Документ, лежавший на столе у следователя, был напечатан на такой же высококачественной бумаге, как и фальшивка под названием «протокол допроса от 15–16 мая», о которой я говорил в главе о пытках. Это был документ, предназначенный для «высшей инстанции». Он не был озаглавлен и несомненно был составлен по какой-то стандартной форме. Сверху крупно была обозначена моя фамилия, указана занимаемая должность и была лишь одна дополнительная пометка: «сын Парвуса». Далее без всякого вступительного или объяснительного текста с красной строки следовало: «такой-то (фамилия и, кажется, бывшая должность давшего показания) показал…». Затем с красной строки снова: «такой-то… показал».
В документе, послужившем формальным обоснованием для выдачи ордера на мой арест, не было ни одного «показания», которое содержало бы какую-либо конкретизацию облыжного утверждения о моей мнимой причастности к антисоветской деятельности. Вместе с тем, как позднее я мог обнаружить, в этот документ были включены не все «показания», которые ко времени ареста были подготовлены фальсификаторами и палачами. Я не мог объяснить себе, почему некоторые показания были использованы при оформлении решения о моем аресте, а другие — нет. Все эти частности не имели никакого значения для тех, кто принял решение изъять меня из жизни. (Очевидно, мою судьбу решали Берия и Молотов, возможно, что санкцию дал Сталин. Справку с «показаниями» могли составить уже после принятия самого решения об аресте. К тому же, по существовавшим тогда правилам для ареста советского гражданина достаточно было двух клеветнических показаний любого содержания).

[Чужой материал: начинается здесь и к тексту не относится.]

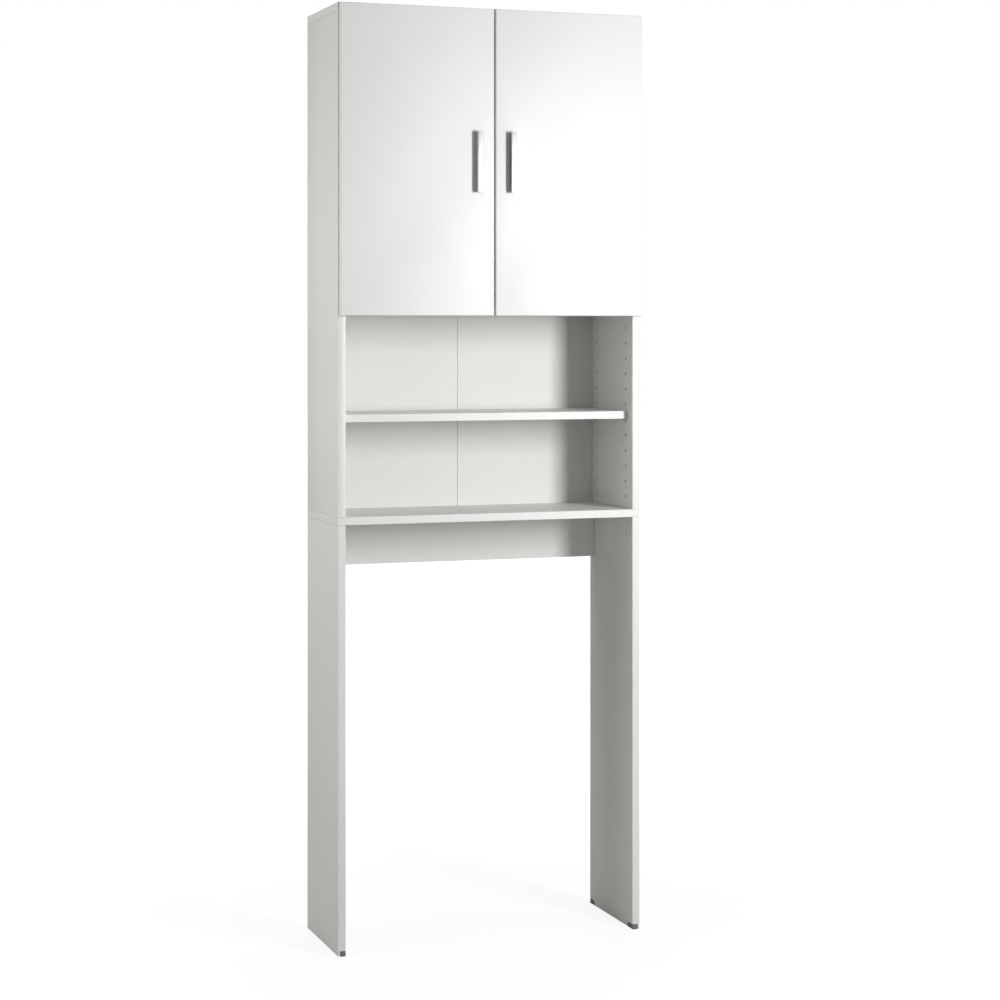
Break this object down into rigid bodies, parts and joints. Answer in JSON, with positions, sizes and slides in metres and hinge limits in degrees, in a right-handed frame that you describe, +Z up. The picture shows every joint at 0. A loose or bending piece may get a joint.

Лишь одно «показание», включенное в документ для «высшего руководства», было недавнего происхождения и относительно подробным. То было «показание» бывшего советника и поверенного в делах во Франции Е.В.Гиршфельда. Уволенный из НКИД, кажется, в конце 1938 года, он был арестован в ночь на 1 мая 1939 года, о чем мне тогда кто-то рассказал. Чудовищные показания Гиршфельда были датированы 1 мая. Меня арестовали в ночь на 11 мая. Гиршфельд, происходящий из семьи революционеров-большевиков, детство провел за границей, в эмигрантской среде, а после Октября, как я себе представляю, уже в силу родственных и приятельских связей был своим человеком и доверенным лицом в среде старых революционеров, возглавивших государство. Я не был с ним близко знаком, но часто встречался с ним на работе и несколько раз у общих знакомых. Это был милейший человек, умница, доброжелательный, всегда живо заинтересованный своей работой.